My girlfriend and I just read (I for the second time, after an interval of many years) Herman Melville’s novella Benito Cerino, one of the most blood-chilling and unforgettable things any American ever wrote about race. I can’t tell you much about Benito Cerino in case you haven’t read it, for fear of breaking its sinister spell. It reads with the amorphous, slow-mounting dread of a horror story, and it’s structured not unlike Robert Louis Stevenson’s novella The Strange Case of Dr. Jekyll and Mr. Hyde (which we tend to forget was originally written as a mystery): the protagonist observes a series of increasingly strange and disturbing events, about which he develops private suspicions and theories, until a climactic revelation exposes the truth, followed by an extended coda in the form of a document that retroactively explains everything we’ve witnessed. (It’s not unlike the denouement of a whodunit, in which the Inspector elucidates the clues and his deductions.) In both cases, Cerino and Jekyll, the explanation is obvious in retrospect, but it remains invisible to the protagonist because it lies so utterly beyond his capacity to imagine; it’s outside his conceptual framework. The mystery of Jekyll and Hyde turns on Victorian assumptions about class and virtue; Benito Cerino’s on antebellum assumptions about race and slavery. (Barely antebellum—though it’s set at the end of the 18th century, the story was written six years before the Civil War, and it’s suffused with the tension of that imminent violence.) It’s an extended test of the protagonist’s perception versus his prejudice, and of our own.
The Long View is less obviously structured as a mystery/solution, but its reverse chronology serves a similar purpose; we’re initially blinded by our own biases and assumptions about men and women, love and marriage, projecting facile narratives onto a far more complicated relationship that we only come to understand by delving into its past. One of the last lines of The Long View is: “This isn’t the end: it may very well be the beginning.” Having reached the end of the book (the beginning of the story) and gotten to the bottom of characters’ psyches and their entangled histories—or as near to them as we can get—I immediately went back and re-read the early chapters in light of what I now knew. We are shown everything from the start, but we can only see it in retrospect. The text of all history and literature is there for us to read, crammed into dusty bookshelves and forgotten, but we can’t see its obvious truths, obscured as they are by our received wisdom, our simple morality tales and ideologies. Life must be lived forward, but it can only be understood backward.
The Long View
Fabulous stuff, sir. I've been wincing through similar revelations about my past self, thanks to the ongoing process of "paring down The Pile." The Pile is the antique drawings and letter of my humiliating younger self, dumped at my father's house when I left the US, then relocated to my mother's attic when my father died last year. Naturally, I am delaying the inevitable decision I'll have to make: Toss out all these embarrassing reminders of my childish, desperate self or find a nook for them here in my current home, where their stench can haunt me forever. I honestly don't know which is the more psychologically healthy choice.

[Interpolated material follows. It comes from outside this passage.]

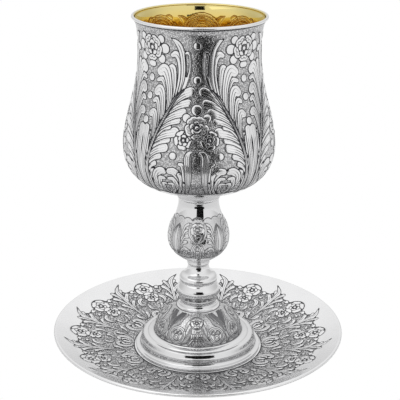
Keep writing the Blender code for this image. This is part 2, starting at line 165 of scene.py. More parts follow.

Damn glad to have found you on Substack. I feel slightly less lonely in their Cartoonists Who Became Essayists category. Always delighted to read your work.
As someone about to celebrate 41 years of marriage let me testify to the benefits and strength that can be had from a long term relationship. The fact that it is very hard to navigate such a thing aside; if you are fortunate enough to find someone who complements your strengths and balances your weaknesses, and who shares an ability to commit to the idea of commitment, there are as many ways to navigate the relationships as there are couples willing to try. The benefits defy imagination, and the fullness of life shared with a worthy partner (married or not) include emotional growth, sharing of oneself and all that life puts in your path, and ultimately the growth of your ability to love.